不景気なので高額物件需要は減っているが、売れないわけではない。築浅の一戸建てやマンションの需要は衰えていないという。軽井沢は自然豊かな非日常空間のなかに磨かれたセンスのよい料理店や、これまたびっくりの大型スーパーマーケットがあってこのような場所は日本には他にない。人が増えるのは当然なことなのだ。
最近私は、忙しさにかまけてしばらくの間、室生犀星に触れていなかった。犀星夫妻の墓は落葉の中に佇んでいる。私は犀星の詩が好きである。だから時折、この好きな人の墓に訪ねる。犀星はこよなく軽井沢を愛した。芥川や川端や追分に住む弟子の堀やその弟子の立原と共にたまらなく軽井沢を愛した。私生児として生まれ、寺に預けられて薄幸のスタートを切った犀星は独学で文学者になった。犀星が生きているときに、旧軽井沢の川辺にある土地を求め、自分でこの詩碑を設計し、自費で建立をした。ここに寄せた一遍の詩は犀星が自分で選択したものである。
詩集「つる」に収録されたこの詩は、犀星が失意のどん底にいた時に、やがてそれを乗り越えて東京都北区田端に移るのだが、その時代の心境を謳った絶唱である。犀星の死後、昔朝鮮で買ってきた石像の下に夫妻の遺骨を分骨して埋骨をしてもらった。それほどにこの地を愛したのである。あしもとをみると、楢の樹がたくさんのどんぐりを落としていた。

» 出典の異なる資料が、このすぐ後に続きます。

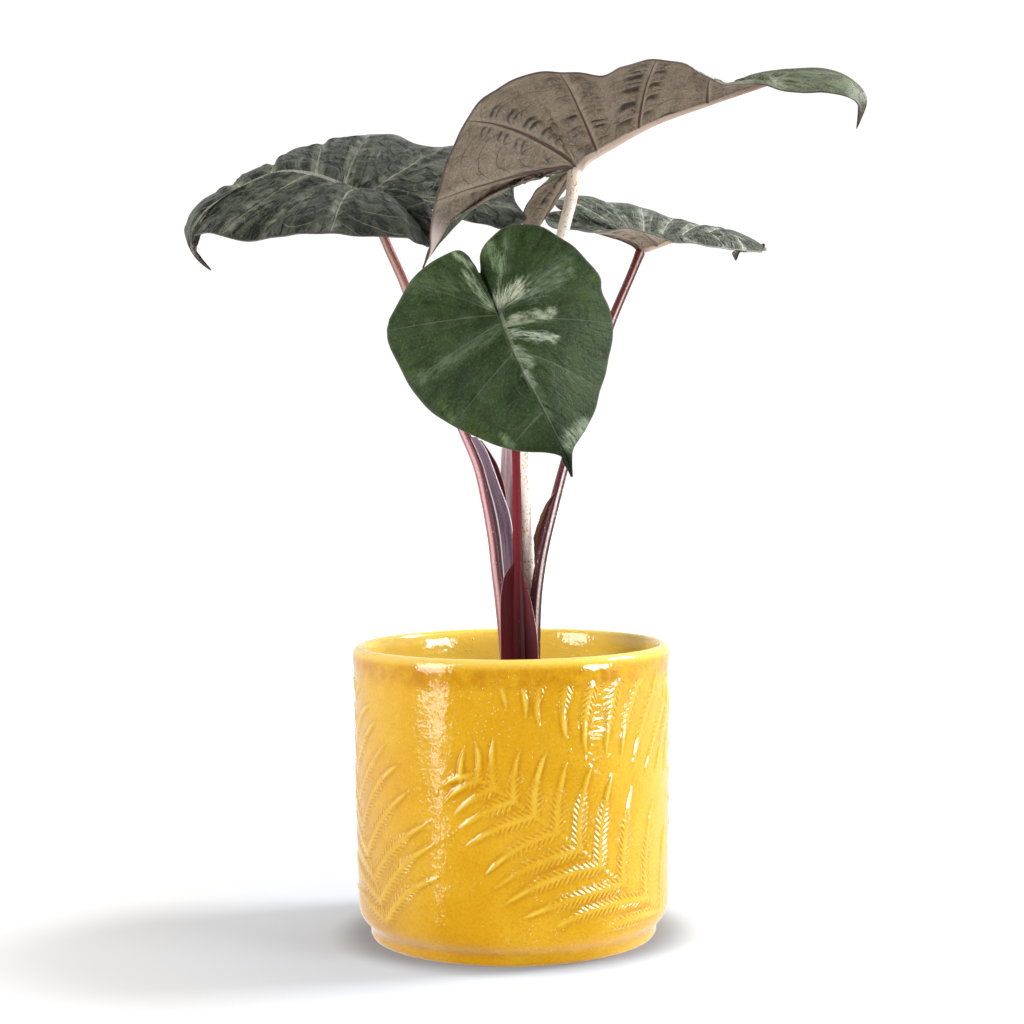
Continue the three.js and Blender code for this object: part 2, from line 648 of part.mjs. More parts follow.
// Glazed cover pot: a gently tapered wall on a low foot, with a rounded rim.
function coverPot() {
  return lathe([
    [0, 0],
    ...POT_FOOT_CURVE.map(([out, z]) => [POT_FOOT_RADIUS + out, z]),
    ...POT_LIP_CURVE.map(([out, below]) => [POT_RIM_RADIUS + out, POT_HEIGHT - below]),
    ...POT_INSIDE_CURVE.map(([out, z]) => [POT_FOOT_RADIUS + out, z]),
    [0, POT_FLOOR],
  ], POT_SEGMENTS);
}

// Thin plastic nursery pot with a rim band and drain holes, standing on the cover pot's floor.
function nurseryPot() {
  const [base, top, foot, rim, w] = [LINER_BASE, LINER_TOP, LINER_FOOT_RADIUS, LINER_TOP_RADIUS, LINER_WALL];
  const bevel = LINER_FOOT_BEVEL;
  const neck = rim - LINER_RIM_STEP;
  const band = top - LINER_RIM_DEPTH;
  let solid = toManifold(lathe([
    [0, base], [foot - bevel, base], [foot, base + bevel], [neck, band], [rim, band + 0.4], [rim, top],
    [rim - 2 * w, top], [neck - w, band - 1], [foot - w, base + 2 * w], [foot - w - bevel, base + w],
    [0, base + w],
  ], LINER_SEGMENTS));
  for (let i = 0; i < DRAIN_HOLES; i += 1) {
    const angle = (i / DRAIN_HOLES) * 2 * Math.PI;
    const drill = new THREE.CylinderGeometry(DRAIN_RADIUS, DRAIN_RADIUS, 4 * w, DRAIN_SEGMENTS);
    drill.rotateX(Math.PI / 2);
    drill.deleteAttribute('normal');
    drill.deleteAttribute('uv');
    drill.translate(DRAIN_RING_RADIUS * Math.cos(angle), DRAIN_RING_RADIUS * Math.sin(angle), base + w / 2);
    solid = solid.subtract(toManifold(mergeVertices(drill)));
  }
  return fromManifold(solid);
}

// The nursery pot's inner radius at a height, less the fit gap.
function soilRadius(z) {
  const low = [LINER_FOOT_RADIUS - LINER_WALL, LINER_BASE + 2 * LINER_WALL];
  const high = [LINER_TOP_RADIUS - LINER_RIM_STEP - LINER_WALL, LINER_TOP - LINER_RIM_DEPTH - 1];
  return low[0] + ((high[0] - low[0]) * (z - low[1])) / (high[1] - low[1]) - FIT_GAP;
}

// Soil that fills the nursery pot, with a crumbly domed top, the rootstock's bed and a plain hole
// for each stalk.
function soil() {
  const floor = LINER_BASE + LINER_WALL + FIT_GAP;
  const [shoulder, wall] = [SOIL_EDGE - 2, floor + 4];
  const geometry = lathe([
    [0, floor], [soilRadius(floor) - 3, floor], [soilRadius(wall), wall], [soilRadius(shoulder), shoulder],
    [soilRadius(SOIL_EDGE) - 1, SOIL_EDGE], ...SOIL_DOME.map(([r, above]) => [r, SOIL_TOP + above]),
  ], LINER_SEGMENTS);
  const position = geometry.getAttribute('position');
  const [a, b, c, d] = SOIL_CRUMB_WAVES;
  for (let i = 0; i < position.count; i += 1) {
    const [x, y, z] = [position.getX(i), position.getY(i), position.getZ(i)];
    const crumb = Math.sin(a * x + 2) * Math.cos(b * y) + Math.sin(c * x - d * y);
    if (z > SOIL_EDGE - 1) position.setZ(i, z + SOIL_CRUMB * crumb);
  }
  let solid = toManifold(geometry).subtract(rootstock(FIT_GAP));
  for (const { route, radii } of Object.values(STALKS)) {
    const [x, y, z] = route[0];
    const bed = [x, y, z - STEM_HOLE_OVERRUN];
    solid = solid.subtract(toManifold(stalkTube([bed, ...route.slice(1)], radii, STEM_HOLE_CLEARANCE)));
  }
  return fromManifold(largestPiece(solid).simplify(MERGE_TOLERANCE));
}

const plant = new THREE.Group();
function addPiece(name, geometry, material) {
  const mesh = new THREE.Mesh(geometry, material);
  mesh.name = name;
  plant.add(mesh);
}

addPiece('cover_pot', coverPot(), GLAZE);
addPiece('nursery_pot', nurseryPot(), NURSERY_PLASTIC);
addPiece('soil', soil(), SOIL);
addPiece('rootstock', fromManifold(rootstock().simplify(MERGE_TOLERANCE)), ROOTSTOCK);
addPiece('stalk_left', stalk(STALKS.left), PINK_STALK);
addPiece('stalk_top', stalk(STALKS.top), CREAM_STALK);
addPiece('stalk_front', stalk(STALKS.front), MAROON_STALK);
addPiece('stalk_right', stalk(STALKS.right), RED_BROWN_STALK);
addPiece('blade_left', blade(LEAF_LEFT), GREY_GREEN_LEAF);
addPiece('blade_top', blade(LEAF_TOP), BROWN_LEAF);
addPiece('blade_front', blade(LEAF_FRONT), GLOSSY_LEAF);
addPiece('blade_right', blade(LEAF_RIGHT), GREY_GREEN_LEAF);

export default plant;
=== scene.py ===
"""A potted Yucatan Princess alocasia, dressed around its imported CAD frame.

Metres, +Z up. Shapes are worked out in millimetres, as in the CAD, and scaled once when a mesh is made.
"""
import math
from types import SimpleNamespace
import bmesh
import bpy
import numpy as np
from mathutils import Matrix, Vector


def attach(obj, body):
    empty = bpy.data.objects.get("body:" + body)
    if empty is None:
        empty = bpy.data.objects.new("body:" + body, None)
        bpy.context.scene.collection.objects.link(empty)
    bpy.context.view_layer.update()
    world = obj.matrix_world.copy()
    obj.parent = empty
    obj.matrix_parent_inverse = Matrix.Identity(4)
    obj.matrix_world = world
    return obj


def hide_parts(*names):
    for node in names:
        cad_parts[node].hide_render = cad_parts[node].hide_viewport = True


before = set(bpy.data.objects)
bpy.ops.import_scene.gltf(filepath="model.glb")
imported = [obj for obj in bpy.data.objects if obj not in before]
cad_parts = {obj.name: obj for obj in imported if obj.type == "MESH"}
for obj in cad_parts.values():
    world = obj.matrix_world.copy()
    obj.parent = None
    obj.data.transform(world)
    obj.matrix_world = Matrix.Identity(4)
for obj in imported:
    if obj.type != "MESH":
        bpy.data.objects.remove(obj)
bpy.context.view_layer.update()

MM = 0.001

# The plant in millimetres, as the CAD has it. A margin row is [place along the midrib, x, y, z, crown];
# rows at 0 belong to the back lobe. Veins are margin rows, whole or part.
LEAF_LEFT = {
    "midrib": [
        [-60.5, -2, 325], [-69, -4, 328.5], [-75, -5, 331], [-85, -6, 334.5], [-98.5, -8, 335],
        [-110.5, -11, 330.5], [-122.5, -15, 323], [-129.5, -18, 317], [-134, -22, 308.5],
        [-134, -24, 300], [-126.5, -26, 291],
    ],
    "near": {
        "up": [0, -0.5, 0.85],
        "margin": [
            [0, -50.5, -3, 325, 0], [0, -39.5, -12, 321.5, 3], [0, -31, -19, 314, 4],
            [0, -31.5, -25, 305, 5], [0, -33.5, -29, 300, 7], [0, -41, -47, 302, 7],
            [0.01, -54.5, -53, 302.5, 6], [0.05, -69, -55, 303, 5], [0.11, -87, -52.5, 303.5, 4],
            [0.17, -101.5, -45, 302.5, 4], [0.22, -110, -40, 302, 3], [0.3, -120, -37.5, 305, 2],
            [0.42, -129.5, -30.5, 306.5, 1], [0.6, -134.4, -23, 305, 0], [0.8, -133, -26, 298, 0],
            [1, -126.5, -26, 291, 0],
        ],
        "veins": [3.6, 7.2, 9, 11, 12.2],
    },
    "far": {
        "up": [0, -0.2, 1],
        "margin": [
            [0, -51, 0, 325.5, 0], [0, -30.5, 8, 318.5, 1], [0, -13.5, 18, 315, 2],
            [0, -0.5, 26, 313, 2], [0, 9, 33, 318, 2], [0, 4, 38, 326, 2], [0, 2, 43, 339, 2],
            [0, -14, 49, 351.5, 2], [0, -36, 54, 354.5, 2], [0.06, -51, 56, 359.5, 3],
            [0.14, -67, 56, 360, 3], [0.27, -82.5, 54, 356.5, 3], [0.37, -98.5, 48, 349.5, 3],
            [0.44, -108, 42, 342.5, 2], [0.52, -122.5, 33, 335, 1], [0.6, -131, 22, 329, 1],
            [0.69, -137.5, 8, 321, 0.5], [0.78, -139.5, -10, 310.5, 0], [0.85, -137, -20, 303, 0],
            [0.92, -133, -24, 296.5, 0], [1, -126.5, -26, 291, 0],
        ],
        "veins": [4.6, 7.6, 9.8, 11.1, 12.8, 14.2],
    },
}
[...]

この日は日中の温度が11度もあり、夕方になっても9度程度であった。高速道路の吹流しは風で揺れていたが、この地に下りると風は止まっていた。軽井沢にも浅間山にも初雪が降っているのだが、その気配はこの日はなかった。しかし次第に最低気温は下がり続け、真冬にはマイナス15度、本州で一番寒い土地になる。だから人々は、薪ストーブで広葉樹を燃やして暖を取る。
この場所には、うすばしろ蝶の食草であるムラサキケマンの根がある。越年草なので姿を消しても来春には姿を現す。どこかの石を見ればうすばしろ蝶の蛹が眠っているはずだが、私はそれをしなかった。狭いこの土地にそんな自然の不思議が隠されているかと思うと、心がときめいてくる。うすばしろ蝶が密かに眠っているこの土地も光り輝いて見える。

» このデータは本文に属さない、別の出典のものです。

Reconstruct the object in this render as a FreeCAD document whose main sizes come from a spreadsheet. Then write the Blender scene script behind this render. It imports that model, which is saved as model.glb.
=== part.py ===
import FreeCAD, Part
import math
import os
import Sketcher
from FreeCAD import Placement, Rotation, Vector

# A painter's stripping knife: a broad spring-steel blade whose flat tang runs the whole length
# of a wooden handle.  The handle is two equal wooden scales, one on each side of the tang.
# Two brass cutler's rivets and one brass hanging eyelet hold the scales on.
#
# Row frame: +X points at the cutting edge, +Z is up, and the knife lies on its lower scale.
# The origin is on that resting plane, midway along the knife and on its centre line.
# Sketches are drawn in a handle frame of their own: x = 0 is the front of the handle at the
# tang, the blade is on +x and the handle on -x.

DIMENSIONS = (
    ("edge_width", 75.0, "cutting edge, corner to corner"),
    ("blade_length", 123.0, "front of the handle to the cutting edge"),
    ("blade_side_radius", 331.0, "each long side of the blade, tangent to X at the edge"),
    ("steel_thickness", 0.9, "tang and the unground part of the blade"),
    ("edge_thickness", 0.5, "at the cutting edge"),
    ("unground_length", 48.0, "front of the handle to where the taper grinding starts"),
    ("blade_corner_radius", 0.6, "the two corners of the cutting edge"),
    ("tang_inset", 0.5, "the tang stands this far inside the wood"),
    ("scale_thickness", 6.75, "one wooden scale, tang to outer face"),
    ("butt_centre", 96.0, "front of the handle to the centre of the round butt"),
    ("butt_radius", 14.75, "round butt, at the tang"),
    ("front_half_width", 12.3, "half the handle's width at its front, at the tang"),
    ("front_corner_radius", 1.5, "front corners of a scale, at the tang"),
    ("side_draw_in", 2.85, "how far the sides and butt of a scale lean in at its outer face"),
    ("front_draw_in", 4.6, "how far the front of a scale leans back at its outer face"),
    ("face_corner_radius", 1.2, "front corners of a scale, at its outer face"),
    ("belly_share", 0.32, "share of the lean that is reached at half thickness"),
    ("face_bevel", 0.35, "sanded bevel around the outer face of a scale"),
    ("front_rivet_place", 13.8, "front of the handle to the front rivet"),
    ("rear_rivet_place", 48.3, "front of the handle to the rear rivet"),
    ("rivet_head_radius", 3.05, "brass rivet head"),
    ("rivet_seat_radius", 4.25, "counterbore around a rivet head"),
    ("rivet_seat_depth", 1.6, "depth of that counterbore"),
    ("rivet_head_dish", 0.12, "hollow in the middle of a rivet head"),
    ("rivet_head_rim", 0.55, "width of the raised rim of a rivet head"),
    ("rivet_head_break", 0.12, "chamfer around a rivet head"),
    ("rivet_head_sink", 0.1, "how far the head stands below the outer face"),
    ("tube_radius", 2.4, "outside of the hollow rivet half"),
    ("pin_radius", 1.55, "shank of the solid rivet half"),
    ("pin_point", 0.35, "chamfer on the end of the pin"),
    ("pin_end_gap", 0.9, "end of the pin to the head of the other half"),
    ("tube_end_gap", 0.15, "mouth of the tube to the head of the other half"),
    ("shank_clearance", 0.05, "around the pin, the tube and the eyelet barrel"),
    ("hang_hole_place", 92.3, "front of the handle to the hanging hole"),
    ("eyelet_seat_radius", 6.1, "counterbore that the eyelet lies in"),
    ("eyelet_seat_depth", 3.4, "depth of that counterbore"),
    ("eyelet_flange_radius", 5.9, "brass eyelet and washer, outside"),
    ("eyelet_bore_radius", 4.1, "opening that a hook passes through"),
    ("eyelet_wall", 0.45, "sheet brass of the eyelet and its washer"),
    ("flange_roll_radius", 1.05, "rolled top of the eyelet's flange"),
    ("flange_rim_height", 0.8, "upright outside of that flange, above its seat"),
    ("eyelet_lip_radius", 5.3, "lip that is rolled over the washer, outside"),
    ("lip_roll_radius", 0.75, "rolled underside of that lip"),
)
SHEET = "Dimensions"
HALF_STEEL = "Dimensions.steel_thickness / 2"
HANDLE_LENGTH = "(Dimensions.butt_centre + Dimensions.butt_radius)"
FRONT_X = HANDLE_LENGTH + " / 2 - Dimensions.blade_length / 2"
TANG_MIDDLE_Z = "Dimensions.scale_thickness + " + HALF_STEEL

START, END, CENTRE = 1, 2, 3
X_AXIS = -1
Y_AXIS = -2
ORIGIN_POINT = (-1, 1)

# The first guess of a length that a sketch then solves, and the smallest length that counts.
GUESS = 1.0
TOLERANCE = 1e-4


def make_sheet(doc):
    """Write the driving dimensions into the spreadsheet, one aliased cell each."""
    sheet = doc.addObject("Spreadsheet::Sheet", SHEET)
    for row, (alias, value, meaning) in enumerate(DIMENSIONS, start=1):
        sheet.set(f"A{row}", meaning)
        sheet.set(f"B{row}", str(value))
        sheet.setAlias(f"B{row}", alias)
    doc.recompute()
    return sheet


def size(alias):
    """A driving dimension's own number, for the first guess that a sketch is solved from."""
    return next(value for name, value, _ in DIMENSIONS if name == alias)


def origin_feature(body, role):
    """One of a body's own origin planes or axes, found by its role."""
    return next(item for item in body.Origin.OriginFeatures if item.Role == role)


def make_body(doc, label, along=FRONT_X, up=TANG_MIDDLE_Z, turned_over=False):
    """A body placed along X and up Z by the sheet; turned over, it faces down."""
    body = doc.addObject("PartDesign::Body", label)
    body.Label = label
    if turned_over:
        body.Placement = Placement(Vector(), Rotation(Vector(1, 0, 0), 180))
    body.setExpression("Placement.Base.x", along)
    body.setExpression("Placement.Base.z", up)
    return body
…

この日、最後の紅葉を見ようと思う人々のクルマで高速道路は混んでいた。私は帳が下りた夜の7時に軽井沢町をあとにした。高坂を先頭に10キロの渋滞があったが、さすがにこの時間になると夕方のような道路混雑はない。2時間後には自宅に戻っていた。今年最後の軽井沢と思って出かけたが、もう一度訪れたいと思う。それほどに余韻が残った晩秋の軽井沢であった。